The part played by Irish scholarship in the Carolingian renaissance has been widely recognized, sometimes with rather indiscriminate enthusiasm. Also important is the impact which accounts of Ireland had in Europe at a later date, such texts as Nauigatio sancti Brendani and Visio Tnugdali being prominent examples. Elizabeth Boyle examines a fascinating but less familiar work: the poem De mirabilibus Hibernie. This account of ‘the wonders of Ireland’ is closely based on vernacular texts with the same subject (a genre which, as Boyle intriguingly suggests, appears to have been placed in the same category as catalogues of the wonders attendant on Christ’s birth). But the poem appears to have ‘internationalized’ its material for a wider audience; in this it is comparable, as Boyle points out, to the collection of Irish marvels in the Norse miscellany Konungs Skuggsjá.

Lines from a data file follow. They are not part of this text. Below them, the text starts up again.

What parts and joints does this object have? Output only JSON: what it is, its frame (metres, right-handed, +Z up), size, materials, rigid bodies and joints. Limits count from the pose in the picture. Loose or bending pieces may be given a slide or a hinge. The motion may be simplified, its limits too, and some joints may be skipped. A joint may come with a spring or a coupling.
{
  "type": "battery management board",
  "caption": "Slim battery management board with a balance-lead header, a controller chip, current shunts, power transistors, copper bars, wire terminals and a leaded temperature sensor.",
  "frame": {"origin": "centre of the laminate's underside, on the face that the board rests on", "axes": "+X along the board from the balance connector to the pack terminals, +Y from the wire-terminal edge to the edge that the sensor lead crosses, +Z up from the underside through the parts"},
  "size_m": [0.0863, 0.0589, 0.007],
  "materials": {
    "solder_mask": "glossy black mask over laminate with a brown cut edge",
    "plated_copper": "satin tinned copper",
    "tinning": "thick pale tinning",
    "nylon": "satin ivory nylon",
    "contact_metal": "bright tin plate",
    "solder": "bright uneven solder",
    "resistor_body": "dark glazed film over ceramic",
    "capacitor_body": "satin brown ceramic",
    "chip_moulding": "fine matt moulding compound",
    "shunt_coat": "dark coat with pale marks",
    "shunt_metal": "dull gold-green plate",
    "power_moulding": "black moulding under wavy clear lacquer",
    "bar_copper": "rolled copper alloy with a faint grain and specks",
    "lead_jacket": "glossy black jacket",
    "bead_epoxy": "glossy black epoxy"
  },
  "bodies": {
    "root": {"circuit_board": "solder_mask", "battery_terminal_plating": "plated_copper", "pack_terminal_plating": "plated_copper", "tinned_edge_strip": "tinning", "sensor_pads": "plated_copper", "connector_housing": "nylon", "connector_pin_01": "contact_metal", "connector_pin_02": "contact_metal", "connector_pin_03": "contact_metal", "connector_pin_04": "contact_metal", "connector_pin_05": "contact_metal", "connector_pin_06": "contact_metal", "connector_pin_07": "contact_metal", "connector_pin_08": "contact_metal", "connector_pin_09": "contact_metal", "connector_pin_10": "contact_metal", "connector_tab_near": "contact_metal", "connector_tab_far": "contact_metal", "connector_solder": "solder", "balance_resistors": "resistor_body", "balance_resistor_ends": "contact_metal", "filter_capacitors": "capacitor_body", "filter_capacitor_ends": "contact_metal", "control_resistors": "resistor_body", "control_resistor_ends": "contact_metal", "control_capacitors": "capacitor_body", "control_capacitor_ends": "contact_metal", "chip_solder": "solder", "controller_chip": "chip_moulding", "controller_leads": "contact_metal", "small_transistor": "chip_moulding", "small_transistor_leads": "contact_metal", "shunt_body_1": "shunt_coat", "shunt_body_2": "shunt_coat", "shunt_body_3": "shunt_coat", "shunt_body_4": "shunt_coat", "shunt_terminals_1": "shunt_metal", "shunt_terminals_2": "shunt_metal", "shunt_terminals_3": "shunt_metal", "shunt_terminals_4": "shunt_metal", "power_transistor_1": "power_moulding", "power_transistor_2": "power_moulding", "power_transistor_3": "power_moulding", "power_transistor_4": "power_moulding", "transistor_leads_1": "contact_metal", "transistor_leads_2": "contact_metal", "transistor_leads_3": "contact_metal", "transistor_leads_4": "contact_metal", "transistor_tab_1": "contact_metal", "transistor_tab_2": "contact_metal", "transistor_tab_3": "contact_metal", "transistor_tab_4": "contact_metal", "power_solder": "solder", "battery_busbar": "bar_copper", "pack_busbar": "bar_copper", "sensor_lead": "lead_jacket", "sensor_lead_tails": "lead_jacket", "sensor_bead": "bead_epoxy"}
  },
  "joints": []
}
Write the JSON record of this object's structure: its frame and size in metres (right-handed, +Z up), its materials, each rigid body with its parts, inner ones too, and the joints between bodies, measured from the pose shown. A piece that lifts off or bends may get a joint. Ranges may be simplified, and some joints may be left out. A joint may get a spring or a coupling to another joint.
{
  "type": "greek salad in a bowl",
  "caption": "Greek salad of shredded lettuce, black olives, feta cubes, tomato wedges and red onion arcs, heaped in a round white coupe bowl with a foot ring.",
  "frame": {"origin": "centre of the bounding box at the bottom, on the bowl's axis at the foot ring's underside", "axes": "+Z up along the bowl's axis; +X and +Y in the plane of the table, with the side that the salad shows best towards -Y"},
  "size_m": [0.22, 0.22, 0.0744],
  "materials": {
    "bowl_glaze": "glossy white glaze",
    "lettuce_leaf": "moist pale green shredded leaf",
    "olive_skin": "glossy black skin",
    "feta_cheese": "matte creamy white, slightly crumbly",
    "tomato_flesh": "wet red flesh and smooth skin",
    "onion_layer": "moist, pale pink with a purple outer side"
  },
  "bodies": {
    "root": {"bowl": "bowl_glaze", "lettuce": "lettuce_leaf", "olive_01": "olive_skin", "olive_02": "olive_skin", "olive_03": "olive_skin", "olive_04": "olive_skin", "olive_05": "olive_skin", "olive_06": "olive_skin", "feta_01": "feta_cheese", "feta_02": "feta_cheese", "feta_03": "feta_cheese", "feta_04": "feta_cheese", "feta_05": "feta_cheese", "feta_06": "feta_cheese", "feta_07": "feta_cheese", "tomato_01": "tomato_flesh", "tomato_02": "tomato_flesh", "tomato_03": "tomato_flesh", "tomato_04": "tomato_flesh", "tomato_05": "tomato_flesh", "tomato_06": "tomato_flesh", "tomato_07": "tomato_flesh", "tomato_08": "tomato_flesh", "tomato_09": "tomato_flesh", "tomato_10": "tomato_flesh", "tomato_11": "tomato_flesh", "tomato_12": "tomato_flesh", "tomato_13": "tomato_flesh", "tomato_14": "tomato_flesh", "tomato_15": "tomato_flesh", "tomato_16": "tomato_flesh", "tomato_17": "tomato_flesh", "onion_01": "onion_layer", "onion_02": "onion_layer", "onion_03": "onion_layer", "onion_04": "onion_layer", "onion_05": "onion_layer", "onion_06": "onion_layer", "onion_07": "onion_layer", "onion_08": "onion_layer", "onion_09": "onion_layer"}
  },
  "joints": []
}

There are also fine studies on the vernacular grammatical tradition (Deborah Hayden), on aspects of the Ulster Cycle of heroic tales (Ruairí Ó hUiginn, Hugh Fogarty), on local associations in the Finn Cycle (Geraldine Parsons), and on the dynastic narrative Cogadh Gáedhel re Gallaibh (Máire Ní Mhaonaigh).

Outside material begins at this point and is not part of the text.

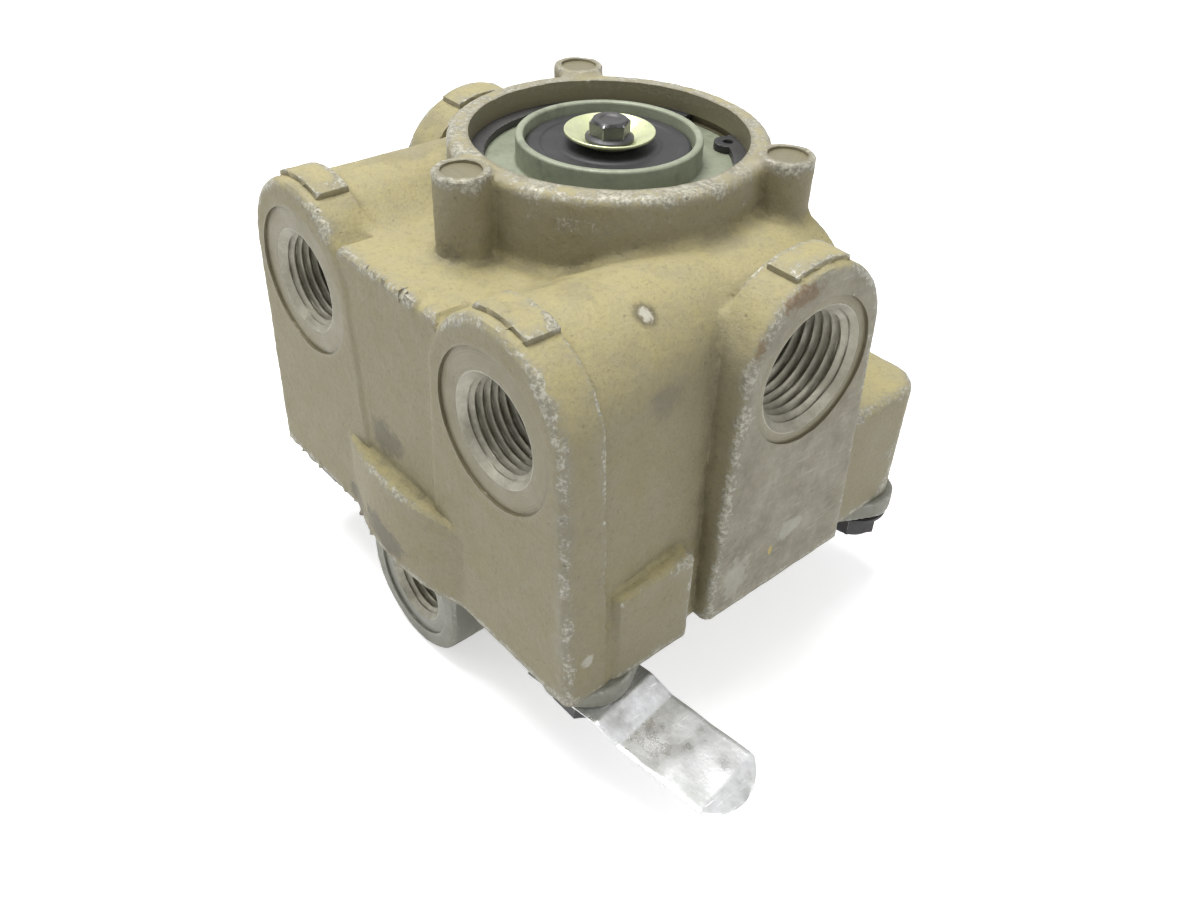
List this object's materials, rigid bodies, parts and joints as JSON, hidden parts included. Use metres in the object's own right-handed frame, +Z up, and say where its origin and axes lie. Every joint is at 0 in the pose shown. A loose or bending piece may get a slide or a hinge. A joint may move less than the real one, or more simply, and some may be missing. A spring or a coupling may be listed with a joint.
{
  "type": "trailer relay valve",
  "caption": "Air brake relay valve for a trailer: a cast body with tapped side ports and an exhaust collar on top, standing on its cover with the control port.",
  "frame": {"origin": "where the bore axis meets the surface that the cover stands on", "axes": "+Z up along the bore axis to the exhaust port, -Y the face with the two smaller ports and the control port, +X the side with the tag"},
  "size_m": [0.1221, 0.0935, 0.0956],
  "materials": {
    "body_casting": "die cast, khaki chromate conversion coat, edges worn grey",
    "cover_casting": "bare die cast",
    "black_steel": "black phosphate",
    "seal_rubber": "matt nitrile",
    "tag_metal": "bright strip, scratched",
    "piston_alloy": "machined",
    "valve_brass": "turned",
    "spring_steel": "wire",
    "insert_alloy": "grey-green coat on alloy",
    "flap_rubber": "satin black rubber",
    "yellow_zinc": "yellow chromate zinc",
    "dark_screw": "black oxide"
  },
  "bodies": {
    "valve_body": {"body": "body_casting", "cover": "cover_casting", "cover_bolts": "black_steel", "bolt_washers": "black_steel", "cover_seal": "seal_rubber", "id_tag": "tag_metal", "valve_spring": "spring_steel", "spring_seat": "spring_steel", "exhaust_insert": "insert_alloy", "insert_seal": "seal_rubber", "lower_guide_seal": "seal_rubber", "upper_guide_seal": "seal_rubber", "snap_ring": "black_steel", "exhaust_flap": "flap_rubber", "flap_washer": "yellow_zinc", "flap_screw": "dark_screw"},
    "relay_piston": {"relay_piston": "piston_alloy", "piston_seal": "seal_rubber"},
    "inlet_valve": {"valve_tube": "valve_brass", "valve_rubber": "seal_rubber"}
  },
  "joints": [
    {"name": "piston_slide", "type": "slide", "parent": "valve_body", "child": "relay_piston", "axis": [0, 0, 1], "range_m": [0, 0.003]},
    {"name": "valve_slide", "type": "slide", "parent": "valve_body", "child": "inlet_valve", "axis": [0, 0, 1], "range_m": [0, 0.0015], "deforming": ["valve_spring"]}
  ],
  "couplings": [
    {"joint": "valve_slide", "follows": "piston_slide", "ratio": 0.5}
  ]
}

The volume concludes with a richly reflective essay by Kevin Murray, which illuminates the extent to which the tension that is the collection’s theme—a tension between authority and adaptation, between collective tradition and authorial individuality—is inherent in the very dynamics of transmission. Even when they innovated, writers still depended on their audience’s adherence to an inherited framework of concepts and conventions: ‘Is it not inevitable that we have Middle Irish narrative texts with an Old Irish core?’
This is a learned, penetrating, thoughtful, and stimulating collection, which sheds important light on the topics considered and points the way toward further studies along similar lines: the tradition of legendary history represented by Lebor Gabála Érenn would be one obvious candidate. Both wine and wine-skins (to borrow an image invoked by Pádraig Ó Néill) have been reassessed to excellent advantage.